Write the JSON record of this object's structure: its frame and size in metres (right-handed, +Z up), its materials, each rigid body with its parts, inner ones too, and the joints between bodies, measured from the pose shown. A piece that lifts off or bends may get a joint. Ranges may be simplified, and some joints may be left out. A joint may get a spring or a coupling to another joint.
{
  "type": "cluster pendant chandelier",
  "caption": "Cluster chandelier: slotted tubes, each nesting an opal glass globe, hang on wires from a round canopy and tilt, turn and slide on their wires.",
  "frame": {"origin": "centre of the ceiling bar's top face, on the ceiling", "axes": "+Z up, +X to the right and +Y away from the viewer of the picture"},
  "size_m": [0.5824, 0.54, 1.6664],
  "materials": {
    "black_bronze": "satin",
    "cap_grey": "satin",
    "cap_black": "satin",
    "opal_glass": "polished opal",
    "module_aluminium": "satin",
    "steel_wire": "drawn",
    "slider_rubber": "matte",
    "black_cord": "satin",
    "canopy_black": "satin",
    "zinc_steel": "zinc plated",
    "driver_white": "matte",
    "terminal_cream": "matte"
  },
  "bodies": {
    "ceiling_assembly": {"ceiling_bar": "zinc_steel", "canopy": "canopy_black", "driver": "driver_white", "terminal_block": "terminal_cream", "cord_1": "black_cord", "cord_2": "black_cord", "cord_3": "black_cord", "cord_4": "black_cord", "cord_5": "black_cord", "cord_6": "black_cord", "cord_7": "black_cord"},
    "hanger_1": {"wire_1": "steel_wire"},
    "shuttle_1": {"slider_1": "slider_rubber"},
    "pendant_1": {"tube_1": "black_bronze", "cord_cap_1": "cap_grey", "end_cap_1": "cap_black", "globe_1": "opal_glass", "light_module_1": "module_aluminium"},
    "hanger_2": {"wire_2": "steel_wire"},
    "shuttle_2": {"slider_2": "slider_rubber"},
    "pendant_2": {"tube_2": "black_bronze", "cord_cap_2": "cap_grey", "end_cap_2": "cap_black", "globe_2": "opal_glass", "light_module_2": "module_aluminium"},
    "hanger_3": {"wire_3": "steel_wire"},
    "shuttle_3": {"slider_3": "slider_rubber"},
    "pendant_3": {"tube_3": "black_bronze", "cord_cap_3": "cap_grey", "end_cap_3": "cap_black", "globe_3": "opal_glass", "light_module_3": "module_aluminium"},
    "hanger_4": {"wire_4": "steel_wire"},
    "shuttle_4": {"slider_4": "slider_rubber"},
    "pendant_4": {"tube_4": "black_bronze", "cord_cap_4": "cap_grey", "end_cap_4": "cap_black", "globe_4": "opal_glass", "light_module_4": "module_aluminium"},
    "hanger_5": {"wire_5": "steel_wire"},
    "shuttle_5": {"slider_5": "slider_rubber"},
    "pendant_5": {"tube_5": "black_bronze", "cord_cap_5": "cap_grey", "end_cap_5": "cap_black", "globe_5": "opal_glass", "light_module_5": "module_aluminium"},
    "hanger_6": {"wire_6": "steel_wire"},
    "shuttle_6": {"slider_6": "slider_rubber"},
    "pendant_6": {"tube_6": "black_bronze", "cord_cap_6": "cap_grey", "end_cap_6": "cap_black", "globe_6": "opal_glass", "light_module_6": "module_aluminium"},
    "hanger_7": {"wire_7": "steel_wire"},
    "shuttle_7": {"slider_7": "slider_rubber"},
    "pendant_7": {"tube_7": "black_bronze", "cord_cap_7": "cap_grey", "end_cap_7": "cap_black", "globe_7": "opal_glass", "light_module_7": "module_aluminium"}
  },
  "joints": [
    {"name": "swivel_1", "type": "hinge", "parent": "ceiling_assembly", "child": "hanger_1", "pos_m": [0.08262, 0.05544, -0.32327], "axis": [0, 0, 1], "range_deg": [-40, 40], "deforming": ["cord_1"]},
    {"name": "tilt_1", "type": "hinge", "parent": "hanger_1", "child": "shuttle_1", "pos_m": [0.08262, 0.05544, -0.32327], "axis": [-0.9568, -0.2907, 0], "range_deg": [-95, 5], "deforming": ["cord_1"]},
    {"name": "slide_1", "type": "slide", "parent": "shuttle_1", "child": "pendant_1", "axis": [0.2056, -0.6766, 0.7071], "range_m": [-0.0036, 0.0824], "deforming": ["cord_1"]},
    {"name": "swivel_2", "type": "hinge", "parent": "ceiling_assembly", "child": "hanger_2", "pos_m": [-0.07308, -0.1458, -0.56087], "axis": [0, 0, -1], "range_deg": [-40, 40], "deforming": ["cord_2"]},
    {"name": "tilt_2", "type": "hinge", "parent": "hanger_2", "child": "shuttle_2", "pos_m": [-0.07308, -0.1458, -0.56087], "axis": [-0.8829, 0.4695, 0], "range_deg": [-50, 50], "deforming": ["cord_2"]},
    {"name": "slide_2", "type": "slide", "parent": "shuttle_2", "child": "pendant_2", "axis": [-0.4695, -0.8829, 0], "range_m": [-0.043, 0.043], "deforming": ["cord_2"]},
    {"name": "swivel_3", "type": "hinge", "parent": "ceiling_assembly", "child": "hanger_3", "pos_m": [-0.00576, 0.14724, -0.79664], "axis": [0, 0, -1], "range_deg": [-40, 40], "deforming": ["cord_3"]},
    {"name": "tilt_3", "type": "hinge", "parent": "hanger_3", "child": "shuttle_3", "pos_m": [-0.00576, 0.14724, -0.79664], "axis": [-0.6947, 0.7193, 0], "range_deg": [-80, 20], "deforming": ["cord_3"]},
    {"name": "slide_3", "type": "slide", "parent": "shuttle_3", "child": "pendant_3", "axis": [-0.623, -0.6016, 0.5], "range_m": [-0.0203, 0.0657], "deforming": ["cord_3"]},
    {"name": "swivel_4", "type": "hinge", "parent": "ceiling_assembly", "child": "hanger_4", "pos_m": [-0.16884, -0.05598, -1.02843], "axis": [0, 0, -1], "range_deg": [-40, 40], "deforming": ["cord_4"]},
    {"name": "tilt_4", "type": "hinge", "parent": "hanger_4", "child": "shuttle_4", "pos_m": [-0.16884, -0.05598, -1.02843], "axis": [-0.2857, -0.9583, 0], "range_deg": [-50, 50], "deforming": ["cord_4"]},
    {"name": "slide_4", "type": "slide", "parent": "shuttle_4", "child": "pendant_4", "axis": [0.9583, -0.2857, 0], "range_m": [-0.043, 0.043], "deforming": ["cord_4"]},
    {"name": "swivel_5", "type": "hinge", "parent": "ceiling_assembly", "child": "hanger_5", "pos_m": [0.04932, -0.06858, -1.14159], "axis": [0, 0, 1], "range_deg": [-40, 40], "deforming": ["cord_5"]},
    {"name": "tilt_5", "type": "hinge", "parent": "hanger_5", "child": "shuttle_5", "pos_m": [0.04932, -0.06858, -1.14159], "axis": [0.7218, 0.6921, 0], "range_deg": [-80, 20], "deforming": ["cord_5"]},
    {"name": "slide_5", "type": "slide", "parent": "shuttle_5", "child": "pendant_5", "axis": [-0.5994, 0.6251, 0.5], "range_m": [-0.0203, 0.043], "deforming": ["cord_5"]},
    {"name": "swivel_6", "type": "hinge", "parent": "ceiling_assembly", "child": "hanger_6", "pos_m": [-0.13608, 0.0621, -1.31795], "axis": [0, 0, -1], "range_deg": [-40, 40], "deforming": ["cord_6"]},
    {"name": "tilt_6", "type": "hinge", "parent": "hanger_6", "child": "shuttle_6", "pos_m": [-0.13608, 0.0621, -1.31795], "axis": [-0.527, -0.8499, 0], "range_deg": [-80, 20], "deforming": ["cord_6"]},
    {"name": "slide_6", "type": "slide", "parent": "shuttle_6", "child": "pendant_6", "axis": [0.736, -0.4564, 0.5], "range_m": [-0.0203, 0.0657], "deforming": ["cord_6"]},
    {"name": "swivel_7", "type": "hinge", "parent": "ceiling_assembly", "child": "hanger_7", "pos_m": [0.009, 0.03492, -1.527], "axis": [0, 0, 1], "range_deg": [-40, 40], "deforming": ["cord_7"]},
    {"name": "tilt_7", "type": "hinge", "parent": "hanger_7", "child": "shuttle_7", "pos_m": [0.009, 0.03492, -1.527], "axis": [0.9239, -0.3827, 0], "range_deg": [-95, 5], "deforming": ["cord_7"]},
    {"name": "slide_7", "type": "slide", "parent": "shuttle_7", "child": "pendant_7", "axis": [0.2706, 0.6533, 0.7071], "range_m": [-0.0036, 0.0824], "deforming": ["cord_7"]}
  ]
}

○ ○ ○

Show each line holding the word "from".

**ANSWER:**
Write the JSON record of this object's structure: its frame and size in metres (right-handed, +Z up), its materials, each rigid body with its parts, inner ones too, and the joints between bodies, measured from the pose shown. A piece that lifts off or bends may get a joint. Ranges may be simplified, and some joints may be left out. A joint may get a spring or a coupling to another joint.
  "caption": "Cluster chandelier: slotted tubes, each nesting an opal glass globe, hang on wires from a round canopy and tilt, turn and slide on their wires.",
  "frame": {"origin": "centre of the ceiling bar's top face, on the ceiling", "axes": "+Z up, +X to the right and +Y away from the viewer of the picture"},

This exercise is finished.